As a reader, Perowne first introduces us to him as “eighteen years old, his formal education long behind him,” [p25] It is as if to say that Theo is a just another school dropout, but further into the text, Theo is described as a peace-loving blues musician. Theo is not actually mentioned for much of the text, but is especially vital in the invasion scene. With Perowne, Theo maintains the order in the situation, and tries to reason with Baxter. It is in this scene that Perowne is seen to have a different view of Theo as his son and that he has so much in life while Baxter has nothing.
He, Henry Perowne, possesses so much … the handsome healthy son with t the strong guitarist’s hangs come to rescue him,” The development of Theo as a character in Saturday bears a strong resemblance to the quote. In conclusion, the development of the theme of love and Perowne’s attitude about love towards his family members is shown in the novel Saturday, proving the above quote to be correct.
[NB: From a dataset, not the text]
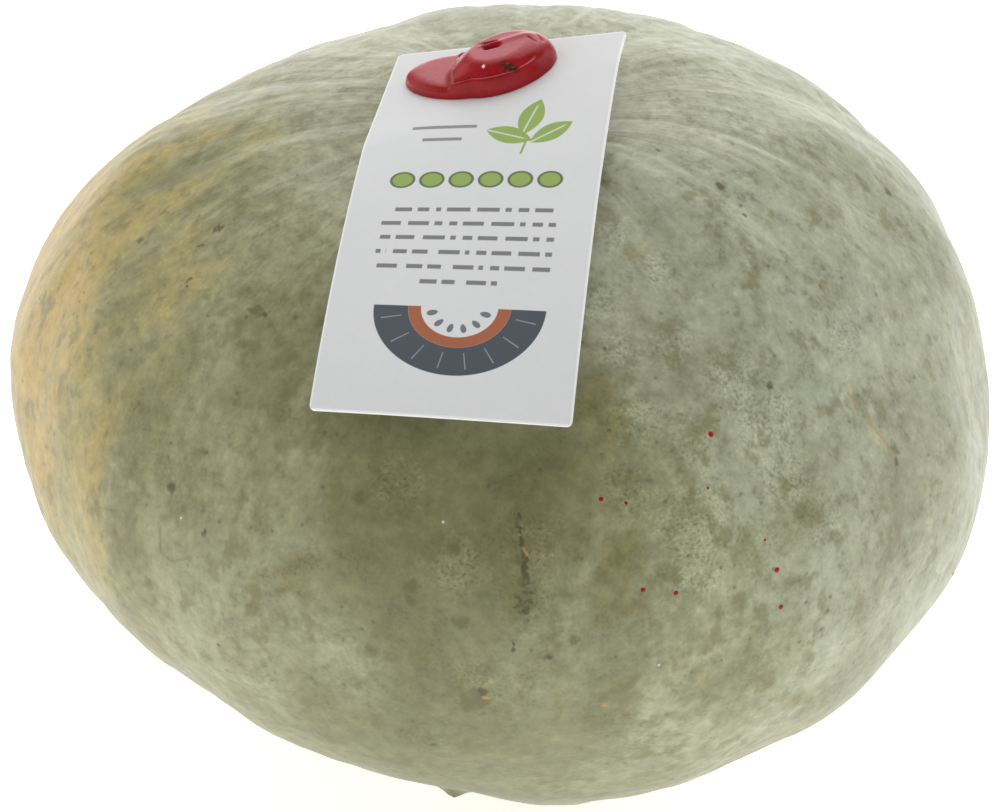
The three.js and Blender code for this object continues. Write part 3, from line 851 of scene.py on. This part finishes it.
def oval_reach(oval, turn):
    """How far out from the dome's middle, along a turn, a ray leaves an oval: the far root of the ray's
    place in the oval's own radii, which is 1 on the oval; 0 where the ray misses."""
    middle_across, middle_down, half_width, half_length, lean = oval
    across_start = (DOME[0] - middle_across) / half_width
    down_start = (DOME[1] - middle_down - lean * (DOME[0] - middle_across)) / half_length
    across_step = np.cos(turn) / half_width
    down_step = (np.sin(turn) - lean * np.cos(turn)) / half_length
    a = across_step ** 2 + down_step ** 2
    b = across_start * across_step + down_start * down_step
    inside = b * b - a * (across_start ** 2 + down_start ** 2 - 1)
    return np.where(inside > 0, np.maximum(0, (-b + np.sqrt(np.maximum(inside, 0))) / a), 0)


def dent(across, down, middle, turn, half_length, half_width):
    """A long bell-shaped dent, 1 at its middle: exp(-(along / half length)^4 - (off / half width)^2)."""
    a = across - middle[0]
    d = down - middle[1]
    along = (a * math.cos(turn) + d * math.sin(turn)) / half_length
    off = (d * math.cos(turn) - a * math.sin(turn)) / half_width
    return np.exp(-along ** 4 - off ** 2)


def wax_height(across, down, share, turn):
    """Height over the card: the tongue's, rising to the dome's, and rounded down to nothing at the edge,
    where `share` of the way from the dome's middle is 1. The dome's flow ends in a step on the tongue and in
    a thick lip along its front, with a trough behind it; bell-shaped dents and folds mark its top, and a pit
    and a bubble its front."""
    aside = across - DOME[0]
    out = np.hypot(aside / DOME[2], (down - DOME[1] - DOME[4] * aside) / DOME[3])
    body = TONGUE_HEIGHT + (DOME_HEIGHT - TONGUE_HEIGHT) * (1 - smooth(out, DOME_CROWN, DOME_END))
    height = body * np.maximum(0, 1 - share ** 16) ** 0.5
    seam = across + 9.0 + 0.35 * np.sin(down * 1.3)
    flow = smooth(seam, -0.15, 0.25)
    rounded = 1 - smooth(share, 0.92, 1)
    height += (0.6 * flow - 0.25) * rounded
    front = smooth(np.sin(turn), 0.15, 0.6) * flow
    lip = 0.35 * np.exp(-((share - 0.93) / 0.05) ** 2) - 0.5 * np.exp(-((share - 0.84) / 0.035) ** 2)
    height += front * rounded * lip
    height -= 1.7 * dent(across, down, (-0.6, 11.4), -0.3, 1.5, 0.42)
    height -= 0.5 * dent(across, down, (-1.5, 9.6), -0.2, 1.7, 0.35)
    height += 0.3 * dent(across, down, (-1.0, 10.5), -0.25, 2.2, 0.4)
    height += 0.35 * dent(across, down, (4.0, 8.6), -0.35, 4.5, 0.9)
    height -= 0.5 * dent(across, down, (3.9, 17.4), -0.3, 1.5, 0.55)
    height += 0.35 * dent(across, down, (-1.3, 18.0), 0, 0.32, 0.32)
    height -= 0.5 * dent(across, down, (8.6, 7.4), 0.9, 1.3, 0.3) * rounded
    height -= 0.35 * dent(across, down, (7.4, 9.2), 0.5, 1.2, 0.25)
    height -= 0.4 * dent(across, down, (-8.2, 12.6), 1.2, 0.9, 0.3)
    return np.maximum(height, 0)


wax_turn = 2 * np.pi * np.arange(WAX_TURNS) / WAX_TURNS
reach = np.maximum(oval_reach(DOME, wax_turn), oval_reach(TONGUE, wax_turn))
share = (np.arange(1, WAX_RINGS + 1) / WAX_RINGS)[:, None] + np.zeros(WAX_TURNS)
share = np.sin(share * math.pi / 2) ** 0.9
across = DOME[0] + reach * share * np.cos(wax_turn)
down = DOME[1] + reach * share * np.sin(wax_turn)
foot_level = CARD_THICKNESS / 2 + WAX_GAP * 0.2
top = card_points(across, down, foot_level + wax_height(across, down, share, wax_turn + np.zeros_like(share)))
under = card_points(across, down, np.full_like(across, foot_level))[::-1][1:]
dome_middle = np.array(DOME[:2])
middle_top = card_points(*dome_middle, foot_level + wax_height(*dome_middle, 0.0, 0.0))
middle_foot = card_points(*dome_middle, foot_level)
# Down runs clockwise seen from above, so the rings are turned to run counter-clockwise.
wax = closed_rings("wax_seal", middle_top, np.concatenate((top, under))[:, ::-1], middle_foot)

flat = np.stack((across, down, share), axis=-1)
flat = np.concatenate((flat, flat[::-1][1:]))[:, ::-1].reshape(-1, 3)
store(wax, "wax_place", np.vstack(((DOME[0], DOME[1], 0), flat, (DOME[0], DOME[1], 0))))

wax_red, wax_shader, place = new_finish(
    "seal_wax", Specular_IOR_Level=0.28, Subsurface_Weight=0.1, Subsurface_Scale=0.002)
cloud = place.noise(160, 3, 0.5)
tone = cloud.tinted((0.3, (0.285, 0.003, 0.006)), (0.7, (0.380, 0.006, 0.012)))
# Where it faces up it is painted a paler pink: a painted sheen of the light from above.
facing_up = place.node("ShaderNodeNewGeometry", {}, {}, "Normal").parts()[2]
tone = tone.over((0.600, 0.170, 0.190), facing_up.ramp(0.72, 1.0) * 0.55)
# Brown crumbs of the stem show in the pit on the dome's front, and a burst bubble beside it gets a painted
# white glint.
on_wax = attribute(place, "wax_place")
pit = on_wax.vector("SUBTRACT", (3.9, 17.4, 0.0)).vector("MULTIPLY", (0.55, 1.3, 0.0)).length()
crumbs = place.noise(1500, 2, 0.6)
tone = tone.over((0.070, 0.012, 0.008), pit.ramp(1.2, 0.8) * 0.85)
tone = tone.over((0.170, 0.125, 0.050), pit.ramp(1.0, 0.7) * crumbs.ramp(0.5, 0.62) * 0.9)
# A painted glint: a white spot on the bubble.
bubble_glint = on_wax.vector("SUBTRACT", (-1.3, 18.0, 0.0)).vector("MULTIPLY", (1.0, 1.0, 0.0)).length()
tone = tone.over((0.900, 0.860, 0.840), bubble_glint.ramp(0.36, 0.2))
ripples = cloud + place.noise(500, 2) * 0.3
bump = place.node("ShaderNodeBump", {}, {"Strength": 0.25, "Distance": 0.0008, "Height": ripples})
spread_paint(wax_shader, Base_Color=tone, Roughness=0.2 + cloud * 0.16, Normal=bump)
wax.data.materials.append(wax_red)
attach(wax, "root")
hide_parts("wax_seal")

# Drops of the same wax that fell on the rind as the seal was poured: flat beads about a millimetre across,
# which hold to the rind by themselves. They are pointwise copies of one bead, turned to the rind's way out.
DROPS = (
    (711, 434, 0.65), (601, 499, 0.5), (708, 488, 0.3), (643, 590, 0.52), (676, 593, 0.5), (777, 570, 0.6),
    (781, 607, 0.55), (765, 540, 0.3), (953, 573, 0.6), (626, 503, 0.35))
DROP_TURNS = 16
DROP_RINGS = 5
spots = [on_fruit(x, y) for x, y, radius in DROPS]
centres = np.array([spot for spot, out in spots])[:, None, None] / MM
outs = np.array([out for spot, out in spots])[:, None, None]
radii = np.array([radius for x, y, radius in DROPS])[:, None, None, None]
firsts = np.cross(outs, (0.0, 0.0, 1.0))
firsts /= np.linalg.norm(firsts, axis=-1, keepdims=True)
seconds = np.cross(outs, firsts)
# Each drop is a low dome over a circle: its height falls as the cosine of the way out to its rim.
lean = (np.arange(1, DROP_RINGS + 1) / DROP_RINGS * math.pi / 2)[None, :, None, None]
around = (2 * np.pi * np.arange(DROP_TURNS) / DROP_TURNS)[None, None, :, None]
rings = centres + radii * (
    np.sin(lean) * (np.cos(around) * firsts + np.sin(around) * seconds) + (0.35 * np.cos(lean) - 0.1) * outs)
tops = centres[:, 0] + radii[:, 0] * 0.25 * outs[:, 0]
feet = centres[:, 0] - radii[:, 0] * 0.1 * outs[:, 0]
each = 2 + DROP_RINGS * DROP_TURNS
points = np.concatenate((tops, rings.reshape(len(DROPS), -1, 3), feet), axis=1).reshape(-1, 3)
start = np.arange(len(DROPS))[:, None, None] * each
walls, caps = ring_faces(DROP_RINGS, DROP_TURNS)
drops = new_piece(
    "wax_drops", points, (start + walls).reshape(-1, 4).tolist() + (start + caps).reshape(-1, 3).tolist())
drops.data.materials.append(wax_red)
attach(drops, "root")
Rosalind, as his loving wife of twenty years, provides Perowne with a stable position in life, and proves to be there in his time of need. Perowne did not previously think of her like that.
Theo, Perowne’s eighteen year-old son, is a pacifist blue musician, whose initial character is portrayed in this manner, is developed to reveal a strong guitarist who can protect his family from danger from scum like Baxter. Daisy, Perowne’s loving daughter, is a poet who provides Perowne with solidarity, but who also challenges him with outside ideas on the world. When Baxter puts this relationship into jeopardy, Perowne feels more inclined to protect his daughter. For these reasons, the quote “Love is something eternal. The aspect may change but not the essence” is especially accurate for the novel Saturday by Ian McEwan.